In the first few centuries A. D. the territory of Hungary was inhabited by Celtic tribes; later by Goths, Huns, and Avars; and beginning in the sixth century, by Slavic tribes as well. In the late ninth century the regions making up present-day Hungary were overrun by the Ugric tribes of the Magyars, or Hungarians—nomadic cattle breeders who had originally lived along the middle and lower course of the Kama River and then migrated to the Black Sea steppes, from which they were forced out by the Pechenegs. The formation of the Hungarian nationality, based primarily on the Magyars who had merged with the Slavs and the remnants of other tribes living on the Danube, occurred during the Middle Ages within the framework of the early Hungarian feudal state established in the tenth century. Various linguistic and ethnic elements (Polovtsi-Cumans, Germans, and gypsies) continued to be absorbed by the Hungarians even as late as the 14th to 19th centuries. During the first half of the 16th century most of Hungary was conquered by the Turks, and some regions of the country came under the rule of the Austrian Hapsburgs.
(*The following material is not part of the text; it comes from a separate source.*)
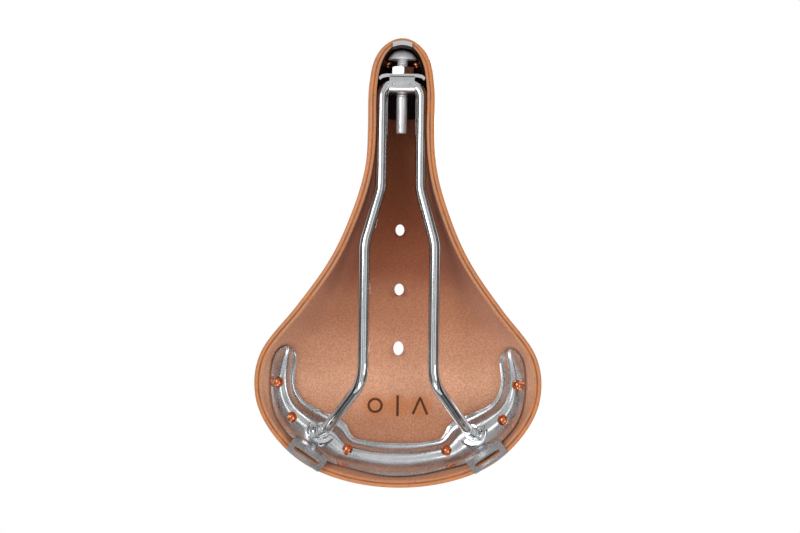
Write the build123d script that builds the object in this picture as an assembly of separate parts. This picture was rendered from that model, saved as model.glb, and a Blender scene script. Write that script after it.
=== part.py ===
from build123d import *
from math import atan2, cos, degrees, hypot, pi, radians, sin, sqrt
import os

# Tensioned leather bicycle saddle. All sizes are in millimetres.
# +X points forward to the nose, +Y to the left, +Z up. The origin is midway between the two
# straight clamp runs of the seat rail, level with the rail's centre line.

# ---- Driving dimensions -------------------------------------------------------------------
SADDLE_LENGTH = 275.0
SADDLE_WIDTH = 175.0
NOSE_TIP_X = 166.5
LEATHER_THICKNESS = 4.6
NOSE_LEATHER_THICKNESS = 3.6
FIT_GAP = 0.3

RAIL_DIAMETER = 7.0
RAIL_SPACING = 42.0
NOSE_RAIL_SPACING = 23.8
RAIL_NOSE_RISE = 20.0

PLATE_THICKNESS = 1.8
PLATE_CENTRE_X = -40.0
PLATE_HORN_ANGLE = 103.0
HORN_TAPER_ANGLE = 88.0
HORN_TAPER = 0.4
BEAD_HEIGHT = 2.4
LIP_HEIGHT = 1.3
SOCKET_X = -75.8
SOCKET_Y = 48.0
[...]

This marked the beginning of a long period of struggle by the Hungarian people for their national independence from the Turks and the Austrian empire of the Hapsburgs. The struggle for economic and social change in the first half of the 19th century and the Hungarian Revolution of 1848-49 contributed to the growth of national self-awareness and the unity of the Hungarian people. After World War I, Hungary became an independent state (1918). The establishment of the people’s democratic system in 1945 created all of the conditions for the comprehensive socialist development of the Hungarian nation. A considerable number of Hungarians are industrial workers; the remainder of the population is employed mainly in agriculture (farming and viticulture) and the traditional Hungarian occupation, livestock raising. The Hungarians have preserved their own distinctive dwellings, clothing, and cuisine.

REFERENCE

Narody zarubezhnoi Evropy, vol. 1. Moscow, 1964.